» **Exercise instructions**
Going from the top of the data below, give again each line through the one containing "c in reversed(corners)]", both ends kept.

» **Records for processing**
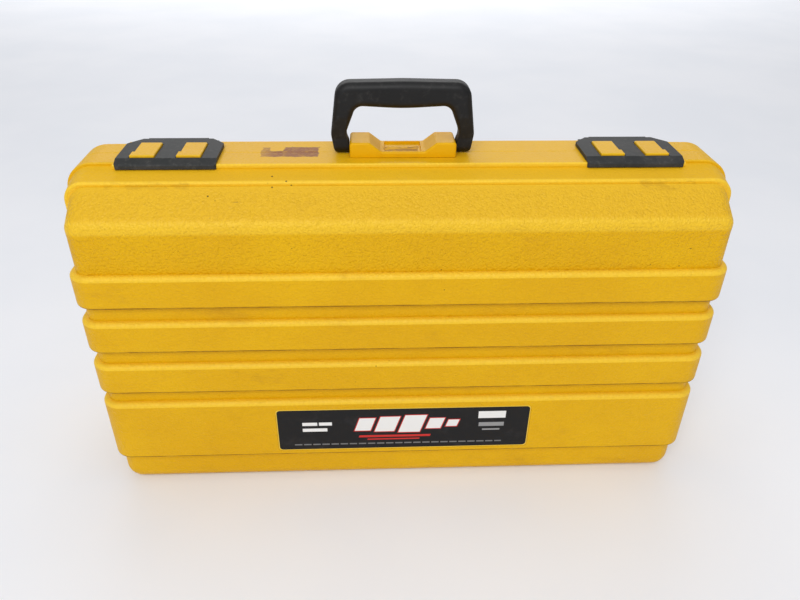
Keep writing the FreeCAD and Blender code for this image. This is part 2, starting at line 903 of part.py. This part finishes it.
def handle():
    """The swinging handle: a thick rounded bow, slimmer at the legs that hold the pins."""
    pivot_height = "handle_pivot_height"
    foot = f"{pivot_height} - handle_eye_radius"
    right = [
        ("bracket_half_length + leg_play", foot),
        ("handle_foot_half_width", foot, "handle_eye_radius"),
        ("handle_hip_half_width", "handle_hip_height", "18"),
        ("handle_shoulder_half_width", "handle_shoulder_height", "handle_shoulder_round"),
    ]
    inner = [
        ("handle_gap_half_top", "handle_under + 1.6", "handle_gap_round"),
        ("handle_gap_half_hip", "handle_hip_height", "handle_shoulder_round"),
        ("bracket_half_length + leg_play", "handle_hip_height - 8", "6"),
    ]
    crown = [("0", "handle_top", "handle_crown_round")]
    belly = [("0", "handle_under - 0.8", "handle_crown_round")]

    def mirrored(corners):
        return [(f"-({c[0]})", *c[1:]) for c in reversed(corners)]

    bow = right + crown + mirrored(right) + mirrored(inner) + belly + inner
    bow_outline = outline("handle_outline", "XZ", bow, "handle_thickness / 2")
    slab = extrude("handle_slab", bow_outline, "handle_thickness")
    front = lies_at("Y", "-handle_thickness / 2")
    back = lies_at("Y", "handle_thickness / 2")
    above_pivot = number(f"{pivot_height} + 1")

    def round_face(edge):
        return (front(edge) or back(edge)) and edge.BoundBox.ZMax > above_pivot

    soft = rounded("handle_soft", slab, [("handle_edge", round_face)])
    side = [
        ("-handle_leg_thickness / 2", foot, "handle_foot_round"),
        ("handle_leg_thickness / 2", foot, "handle_foot_round"),
        ("handle_leg_thickness / 2", "handle_neck_low", "12"),
        ("handle_thickness / 2", "handle_neck_high", "12"),
        ("handle_thickness / 2", "handle_top + 1"),
        ("-handle_thickness / 2", "handle_top + 1"),
        ("-handle_thickness / 2", "handle_neck_high", "12"),
        ("-handle_leg_thickness / 2", "handle_neck_low", "12"),
    ]
    taper = extrude(
        "handle_taper",
        outline("handle_side_outline", "YZ", side, "-handle_hip_half_width - 1"),
        "2 * handle_hip_half_width + 2",
    )
    deep = "handle_pin_end + leg_play"
    bores = [
        rod(side + "_handle_bore", "X", "handle_pin_radius + running_play", deep, x, "0", pivot_height)
        for side, x in (("left", f"-({deep})"), ("right", "0"))
    ]
    return cut("carry_handle", common("handle_shape", soft, taper), bores)


def bracket_screw_rods(label, low, high, radius="bracket_screw_radius"):
    """A rod at each of the bracket's screws, between two heights."""
    places = ("-bracket_screw_outer", "-bracket_screw_inner", "bracket_screw_inner", "bracket_screw_outer")
    return [
        rod(f"{label}_{i}", "Z", radius, f"({high}) - ({low})", x, "bracket_screw_line", low)
        for i, x in enumerate(places, start=1)
    ]


def bracket():
    """The handle's bracket on the base rim, with a saddle in its top and lips along it."""
    face = [
        ("-bracket_half_length", "rim_top"),
        ("bracket_half_length", "rim_top"),
        ("bracket_half_length", "bracket_top", "3"),
        ("saddle_half_top", "bracket_top", "3"),
        ("saddle_half_floor", "saddle_lip", "4"),
        ("-saddle_half_floor", "saddle_lip", "4"),
        ("-saddle_half_top", "bracket_top", "3"),
        ("-bracket_half_length", "bracket_top", "3"),
    ]
    face_outline = outline("bracket_outline", "XZ", face, "bracket_half_width")
    slab = extrude("bracket_slab", face_outline, "2 * bracket_half_width")
    front = lies_at("Y", "-bracket_half_width")
    back = lies_at("Y", "bracket_half_width")
    floor = number("rim_top + 0.1")

    def round_face(edge):
        return (front(edge) or back(edge)) and edge.BoundBox.ZMax > floor

    soft = rounded("bracket_soft", slab, [("bracket_edge", round_face)])
    pivot_height = "handle_pivot_height"
    half_floor = "saddle_half_floor - saddle_lip_width"
    half_width = "bracket_half_width - saddle_lip_width"
    saddle = block(
        "bracket_saddle",
        (f"-({half_floor})", half_floor),
        (f"-({half_width})", half_width),
        ("saddle_floor", "bracket_top"),
    )
    lid_side = block(
        "bracket_lid_room",
        ("-bracket_half_length - 1", "bracket_half_length + 1"),
        ("-bracket_half_width - 1", "0"),
        ("rim_top - 1", "bracket_under"),
    )
    bores = [
        rod(side + "_bracket_bore", "X", "handle_pin_radius", "bracket_half_length", x, "0", pivot_height)
        for side, x in (
            ("left", "-handle_pin_start - bracket_half_length"),
            ("right", "handle_pin_start"),
        )
    ]
    bores += bracket_screw_rods("bracket_hole", "rim_top - 1", "bracket_screw_top")
    return cut("handle_bracket", soft, [saddle, lid_side] + bores)


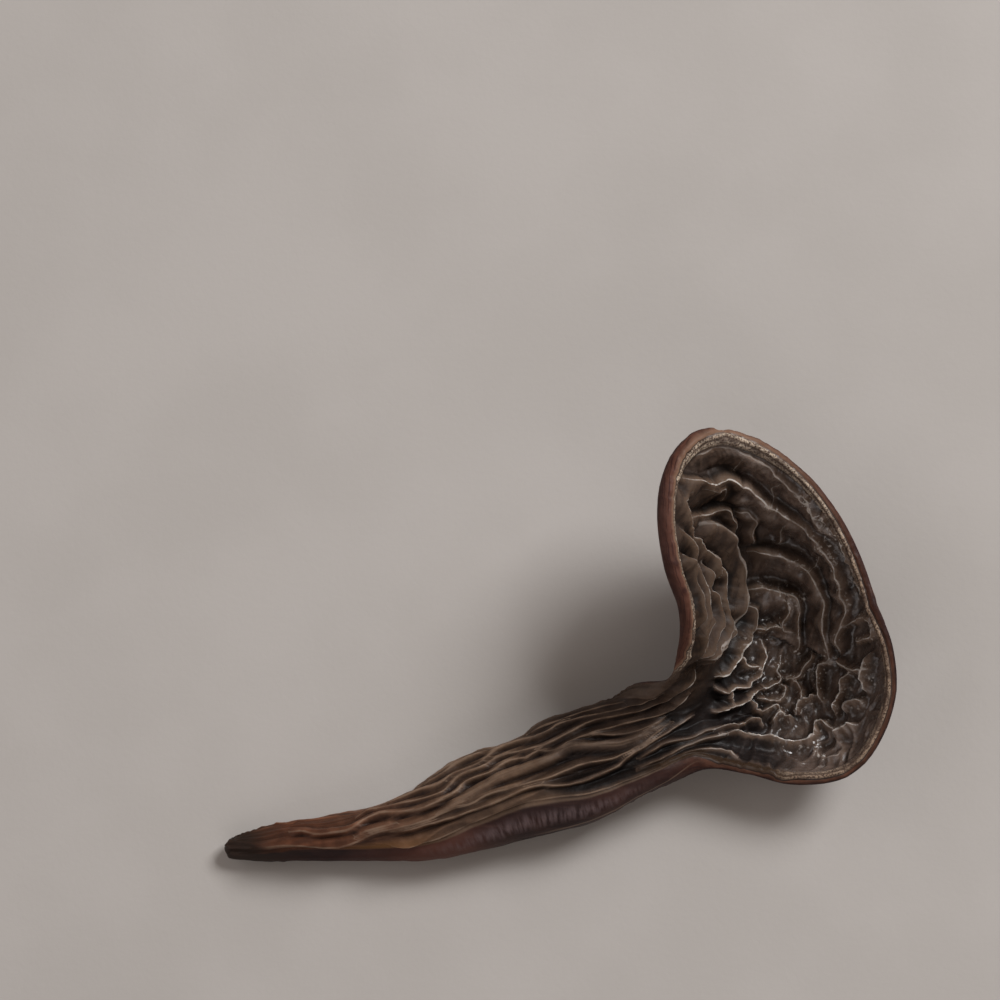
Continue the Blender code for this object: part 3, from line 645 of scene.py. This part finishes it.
def lip_faces(rings, last):
    """Faces between rings of equal size, then to the last ring, which has half as many points."""
    fours = []
    for near, far in zip(rings[:-1], rings[1:]):
        fours.append(np.stack([near, np.roll(near, -1), np.roll(far, -1), far], axis=-1))
    near = rings[-1]
    first, second, third = near[0::2], near[1::2], np.roll(near, -2)[0::2]
    start, end = last, np.roll(last, -1)
    threes = [(first, second, start), (second, end, start), (second, third, end)]
    return np.vstack(fours), np.vstack([np.stack(t, axis=-1) for t in threes])


def add_mark(mesh, name, values):
    attribute = mesh.attributes.new(name, "FLOAT", "POINT")
    attribute.data.foreach_set("value", np.concatenate(values).astype(np.float32))


def body_mesh():
    """The closed body as a Blender mesh in metres, with its colouring marks as attributes."""
    face = Face()
    upper, marks = folded_face(face)
    outer = outer_face(face)
    lip = Lip(face, edge_ring(upper), edge_ring(outer))
    half_outer = outer[::2, ::2]
    points = np.vstack([upper.reshape(-1, 3), *lip.rows, half_outer.reshape(-1, 3)])
    upper_ids = np.arange(face.station.size).reshape(face.station.shape)
    size, row_count = len(lip.rows[0]), len(lip.rows)
    row_ids = [face.station.size + k * size + np.arange(size) for k in range(row_count)]
    start = face.station.size + size * row_count
    outer_ids = start + np.arange(half_outer[..., 0].size).reshape(half_outer.shape[:2])
    fours, threes = lip_faces([edge_ring(upper_ids), *row_ids], edge_ring(outer_ids))
    faces = [*grid_faces(upper_ids).tolist(), *grid_faces(outer_ids)[:, ::-1].tolist()]
    skin_start = STEPS_ALONG * STEPS_ACROSS
    faces += [*fours.tolist(), *threes.tolist()]

    mesh = bpy.data.meshes.new("fruiting_body_skin")
    mesh.from_pydata((points * METRES_PER_MM).tolist(), [], faces)
    none_below = np.zeros(half_outer[..., 0].size)
    for name in ("station", "across", "crusted", "left_wall", "satin"):
        grid = getattr(face, name)
        add_mark(mesh, name, [grid.ravel(), *[edge_ring(grid)] * row_count, grid[::2, ::2].ravel()])
    for name, off in OFF_CRESTS.items():
        off_crest = [0 * lip.station + off] * row_count
        add_mark(mesh, name, [marks[name].ravel(), *off_crest, none_below + off])
    add_mark(mesh, "margin", [face.margin.ravel(), *lip.margin, none_below + NO_MARGIN])
    lip_relief = [relief + LIP_RELIEF_LIFT for relief in lip.relief]
    add_mark(mesh, "relief", [marks["relief"].ravel(), *lip_relief, none_below])
    add_mark(mesh, "round_lip", [0 * face.station.ravel(), *lip.turn, none_below + 1])
    slots = np.full(len(faces), SKIN_SLOT, np.int32)
    satin = face.satin + SATIN_RAGGED * noise_at(face.smooth / 2.5, 19) > 0.5
    slots[:skin_start] = np.where(satin[:-1, :-1].ravel(), SATIN_SLOT, GLOSSY_SLOT)
    mesh.polygons.foreach_set("material_index", slots)
    mesh.shade_smooth()
    mesh.update()
    return mesh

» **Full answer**
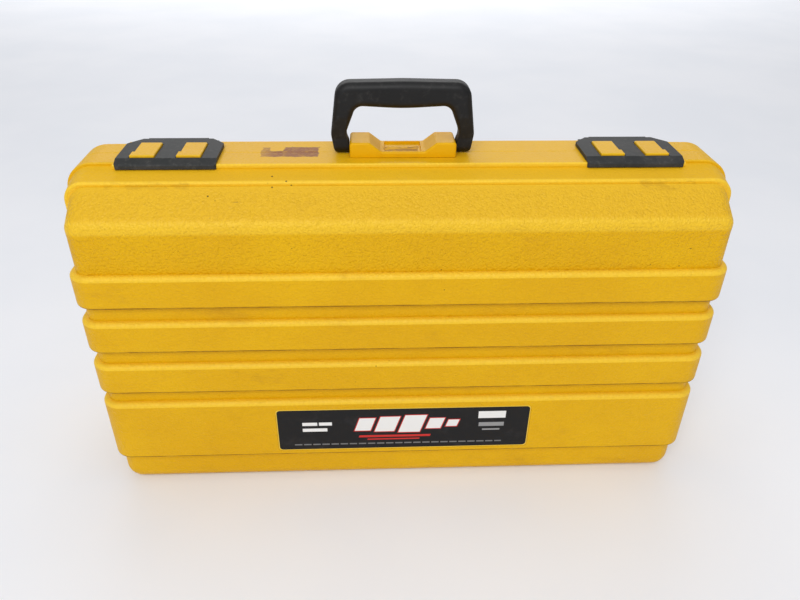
Keep writing the FreeCAD and Blender code for this image. This is part 2, starting at line 903 of part.py. This part finishes it.
def handle():
    """The swinging handle: a thick rounded bow, slimmer at the legs that hold the pins."""
    pivot_height = "handle_pivot_height"
    foot = f"{pivot_height} - handle_eye_radius"
    right = [
        ("bracket_half_length + leg_play", foot),
        ("handle_foot_half_width", foot, "handle_eye_radius"),
        ("handle_hip_half_width", "handle_hip_height", "18"),
        ("handle_shoulder_half_width", "handle_shoulder_height", "handle_shoulder_round"),
    ]
    inner = [
        ("handle_gap_half_top", "handle_under + 1.6", "handle_gap_round"),
        ("handle_gap_half_hip", "handle_hip_height", "handle_shoulder_round"),
        ("bracket_half_length + leg_play", "handle_hip_height - 8", "6"),
    ]
    crown = [("0", "handle_top", "handle_crown_round")]
    belly = [("0", "handle_under - 0.8", "handle_crown_round")]

    def mirrored(corners):
        return [(f"-({c[0]})", *c[1:]) for c in reversed(corners)]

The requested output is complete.